##### Stored data

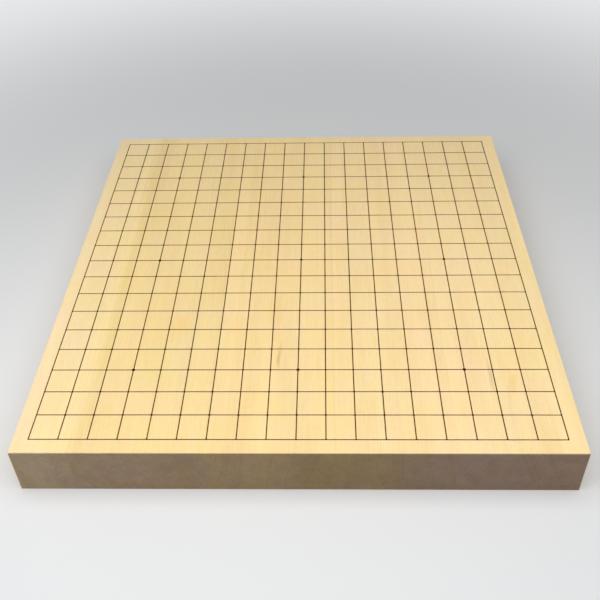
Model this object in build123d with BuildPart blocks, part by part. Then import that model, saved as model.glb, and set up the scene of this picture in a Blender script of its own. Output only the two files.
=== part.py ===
from build123d import *
import os

# A thick tabletop go board. Five wooden staves are glued edge to edge into one slab. Raised
# lacquer lines rule its playing face, lengthwise ones first and crosswise ones over them, and
# nine lacquer star points cover the crossings that players find their way by.
# X runs across the board, Y along it and away from the player, and Z up. The origin is the
# centre of the underside. Sizes are in millimetres.

# The grid
lines_per_side = 19
column_pitch = 22.0
row_pitch = 23.7

# The slab around and under the grid, which was ruled a little off the slab's middle
left_margin = 12.0
right_margin = 12.9
near_margin = 12.7
far_margin = 12.5
board_thickness = 43.0
edge_chamfer = 0.4

# The staves from the left. The right edge stave takes the rest of the board's width.
left_edge_stave_width = 42.8
left_stave_width = 99.9
centre_stave_width = 96.1
right_stave_width = 89.0
glue_thickness = 0.1

# The lacquer
line_width = 0.8
line_height = 0.1
star_diameter = 2.8
star_cover = 0.08
lines_per_star_step = 6

# Worked out from the sizes above
last_line = lines_per_side - 1
grid_width = last_line * column_pitch
grid_length = last_line * row_pitch
board_width = left_margin + grid_width + right_margin
board_length = near_margin + grid_length + far_margin
first_column = left_margin - board_width / 2
first_row = near_margin - board_length / 2
grid_x = first_column + grid_width / 2
grid_y = first_row + grid_length / 2
columns = [first_column + index * column_pitch for index in range(lines_per_side)]
rows = [first_row + index * row_pitch for index in range(lines_per_side)]
on_base = (Align.CENTER, Align.CENTER, Align.MIN)
on_line = (Align.CENTER, Align.MIN)


def slab_slice(left, right):
    """The stretch of the slab from x = left to x = right, with the slab's outer edges eased."""
    with BuildPart() as piece:
        Box(board_width, board_length, board_thickness, align=on_base)
        chamfer(piece.edges(), edge_chamfer)
        with Locations(((left + right) / 2, 0, 0)):
            Box(right - left, board_length, board_thickness, align=on_base, mode=Mode.INTERSECT)
    return piece


def lengthwise_stroke(x):
    """A lacquer line along the board at x, straight on the wood."""
    with BuildPart() as stroke:
        with Locations((x, grid_y, board_thickness)):
            Box(line_width, grid_length + line_width, line_height, align=on_base)
    return stroke


def crosswise_stroke():
    """A lacquer line across the board at y = 0, which climbs over every lengthwise line."""
    stroke_length = grid_width + line_width
    with BuildPart() as stroke:
        with BuildSketch(Plane.XZ):
            with Locations((grid_x, board_thickness)):
                Rectangle(stroke_length, line_height, align=on_line)
            with Locations(*[(x, board_thickness + line_height) for x in columns]):
                Trapezoid(line_width + 2 * line_height, line_height, 45, align=on_line)
            with Locations(*[(x, board_thickness) for x in columns]):
                Rectangle(line_width, line_height, align=on_line, mode=Mode.SUBTRACT)
            with Locations((grid_x, board_thickness)):
                Rectangle(stroke_length, 2 * line_height, align=on_line, mode=Mode.INTERSECT)
        extrude(amount=line_width / 2, both=True)
    return stroke


def star_dot(x, y, covered):
    """A low domed dot of lacquer at x, y that lies round and over the strokes it covers."""
    rim = line_height + star_cover
    crown = 2 * line_height + star_cover
    with BuildPart() as dot:
        with BuildSketch(Plane((x, y, board_thickness), x_dir=(1, 0, 0), z_dir=(0, -1, 0))):
            with BuildLine():
                Polyline((0, crown), (0, 0), (star_diameter / 2, 0), (star_diameter / 2, rim))
                TangentArc((0, crown), (star_diameter / 2, rim), tangent=(1, 0))
            make_face()
        revolve(axis=Axis((x, y, 0), (0, 0, 1)))
        for stroke in covered:
            add(stroke.part, mode=Mode.SUBTRACT)
    return dot


os.makedirs("parts", exist_ok=True)

# Staves, each beside the last with a glue line between
stave_widths = {
    "left_edge_stave": left_edge_stave_width,
    "left_stave": left_stave_width,
    "centre_stave": centre_stave_width,
    "right_stave": right_stave_width,
}
left = -board_width / 2
glue_faces = []
for name, width in stave_widths.items():
    stave = slab_slice(left, left + width)
    stave.part.label = name
    export_step(stave.part, f"parts/{name}.step")
    glue_faces.append(left + width)
    left += width + glue_thickness

right_edge_stave = slab_slice(left, board_width / 2)
right_edge_stave.part.label = "right_edge_stave"
export_step(right_edge_stave.part, "parts/right_edge_stave.step")

# Glue lines, which fill the joints flush with the slab's faces
for number, face in enumerate(glue_faces, start=1):
    glue_line = slab_slice(face, face + glue_thickness)
    glue_line.part.label = f"glue_line_{number}"
    export_step(glue_line.part, f"parts/glue_line_{number}.step")

# Lengthwise lines, numbered from the left
lengthwise_lines = []
for number, x in enumerate(columns, start=1):
    lengthwise_line = lengthwise_stroke(x)
    lengthwise_line.part.label = f"lengthwise_line_{number}"
    export_step(lengthwise_line.part, f"parts/lengthwise_line_{number}.step")
    lengthwise_lines.append(lengthwise_line)

# Crosswise lines, all alike, numbered from the player's side
stroke_across = crosswise_stroke()
crosswise_lines = []
for number, y in enumerate(rows, start=1):
    with BuildPart() as crosswise_line:
        with Locations((0, y, 0)):
            add(stroke_across.part)
    crosswise_line.part.label = f"crosswise_line_{number}"
    export_step(crosswise_line.part, f"parts/crosswise_line_{number}.step")
    crosswise_lines.append(crosswise_line)

# Star points where the middle lines and the lines a star step to each side of them cross
middle_line = last_line // 2
star_lines = [middle_line + step * lines_per_star_step for step in (-1, 0, 1)]
star_crossings = [(column, row) for row in star_lines for column in star_lines]
for number, (column, row) in enumerate(star_crossings, start=1):
    strokes = [lengthwise_lines[column], crosswise_lines[row]]
    star_point = star_dot(columns[column], rows[row], strokes)
    star_point.part.label = f"star_point_{number}"
    export_step(star_point.part, f"parts/star_point_{number}.step")
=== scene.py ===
"""Studio scene of a thick tabletop go board.

The board is a slab of five pale wooden staves, glued edge to edge, ruled with raised lacquer
lines and nine star points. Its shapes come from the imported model. This script gives each piece
its finish and sets the board on a plain pale floor under soft light. Lengths are in metres.
"""

from __future__ import annotations

import logging
import math
import random
from dataclasses import dataclass, field
from enum import Enum
from itertools import product

import bmesh
import bpy
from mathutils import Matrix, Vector


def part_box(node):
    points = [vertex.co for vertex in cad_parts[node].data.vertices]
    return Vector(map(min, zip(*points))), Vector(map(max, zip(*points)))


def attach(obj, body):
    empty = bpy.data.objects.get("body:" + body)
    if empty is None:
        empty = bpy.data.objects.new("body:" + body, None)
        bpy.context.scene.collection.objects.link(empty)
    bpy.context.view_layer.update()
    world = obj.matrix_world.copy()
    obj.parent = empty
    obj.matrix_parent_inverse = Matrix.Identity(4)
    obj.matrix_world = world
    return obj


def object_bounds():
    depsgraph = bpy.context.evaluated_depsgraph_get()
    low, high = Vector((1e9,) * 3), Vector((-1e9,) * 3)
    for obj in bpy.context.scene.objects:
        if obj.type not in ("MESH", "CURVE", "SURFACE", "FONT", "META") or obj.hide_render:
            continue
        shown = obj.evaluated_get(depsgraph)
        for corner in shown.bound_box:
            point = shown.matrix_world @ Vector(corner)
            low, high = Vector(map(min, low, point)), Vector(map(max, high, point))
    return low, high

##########

### What you are asked to do
Only the lines from the one containing "# Star points" to the one containing "points = [vertex.co" are to be printed, both ends included, exactly as written.

### Result of the exercise
# Star points where the middle lines and the lines a star step to each side of them cross
middle_line = last_line // 2
star_lines = [middle_line + step * lines_per_star_step for step in (-1, 0, 1)]
star_crossings = [(column, row) for row in star_lines for column in star_lines]
for number, (column, row) in enumerate(star_crossings, start=1):
    strokes = [lengthwise_lines[column], crosswise_lines[row]]
    star_point = star_dot(columns[column], rows[row], strokes)
    star_point.part.label = f"star_point_{number}"
    export_step(star_point.part, f"parts/star_point_{number}.step")
=== scene.py ===
"""Studio scene of a thick tabletop go board.

The board is a slab of five pale wooden staves, glued edge to edge, ruled with raised lacquer
lines and nine star points. Its shapes come from the imported model. This script gives each piece
its finish and sets the board on a plain pale floor under soft light. Lengths are in metres.
"""

from __future__ import annotations

import logging
import math
import random
from dataclasses import dataclass, field
from enum import Enum
from itertools import product

import bmesh
import bpy
from mathutils import Matrix, Vector


def part_box(node):
    points = [vertex.co for vertex in cad_parts[node].data.vertices]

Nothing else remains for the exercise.